The Faddan More Psalter is now safe in the National Museum of Ireland’s conservation laboratory. It is kept damp, at 100% relative humidity, in refrigerated storage (at four degrees centigrade). The room in which examination and recording takes place is cooled to 14 degrees, and the compacted vellum mass is only removed from the refrigerator for a maximum of two hours a day.

Sadly, much of the text has been lost. Some of the periphery of most of the pages has survived, but the centres of all the pages have rotted away. Where the vellum has survived, written portions vary from full legibility to complete loss. In some areas the ink has had a preservative effect, although the vellum around the letters has been lost. This has led to a series of inked letters piled on top of each other.

The first stage of the work, which has almost been completed, is a full investigation of the book in its excavated condition. This has involved an analysis of the binding and book structure, photography, magnetic resonance imaging, multi spectral imaging, analysis of vellum deterioration and an investigation of pollen samples.

Work is about to start on the second stage, which will involve the delicate separation of the pages and the process of drying out the vellum. Sadly, the vellum losses mean that only a fairly small part of the text of the Psalms remains, but it should be enough to enable scholars to see how the book has been written, decorated and bound.
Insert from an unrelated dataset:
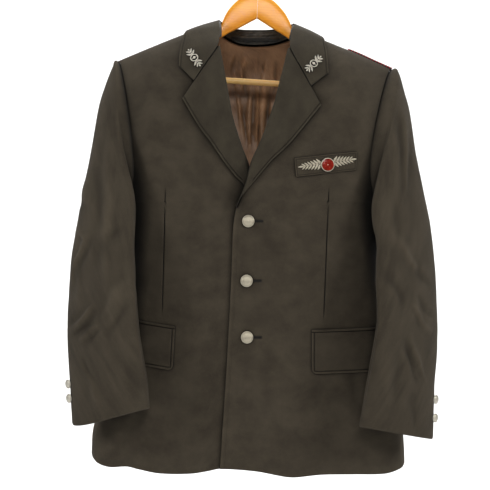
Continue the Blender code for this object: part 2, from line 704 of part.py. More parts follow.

The realisation that the Faddan More find was a psalter was made very quickly, after two words of the exposed Latin text were read as “ualle lacrimarum”, or “valley of tears” (Psalm 83). Trinity College Library keeper Bernard Meehan dates it to around 800AD, almost the same time as the Book of Kells. The psalter is in a large format (32 by 22 cm), almost as large as the latter, and was conceived on a lavish scale.

It has now been determined that the Faddan More Psalter comprises 104 (or possibly 108) pages. There are around ten words to a line, and 30 lines to the page. This means that the entire text of Psalms would fit neatly into the book, with perhaps a few pages left over for decorations.

The exposed front of the book offers a tantalising glimpse of a highly decorated page, including an interlaced border and the figure of a bird, possibly an eagle. Throughout the psalter, initial letters appear to be painted in red lead, now oxidised and badly discoloured.

The hope is that somewhere in the book it may be possible to identify the place where the psalter was compiled, the abbott who commissioned it or the name of the scribe. So far it remains speculation, but a possible owner was Birr monastery, which lay seven kilometres from Faddan More. Nearly 1,200 years ago, it is likely that the precious book was taken to the peat bog, possibly to hide it during a raid by Vikings from Norway.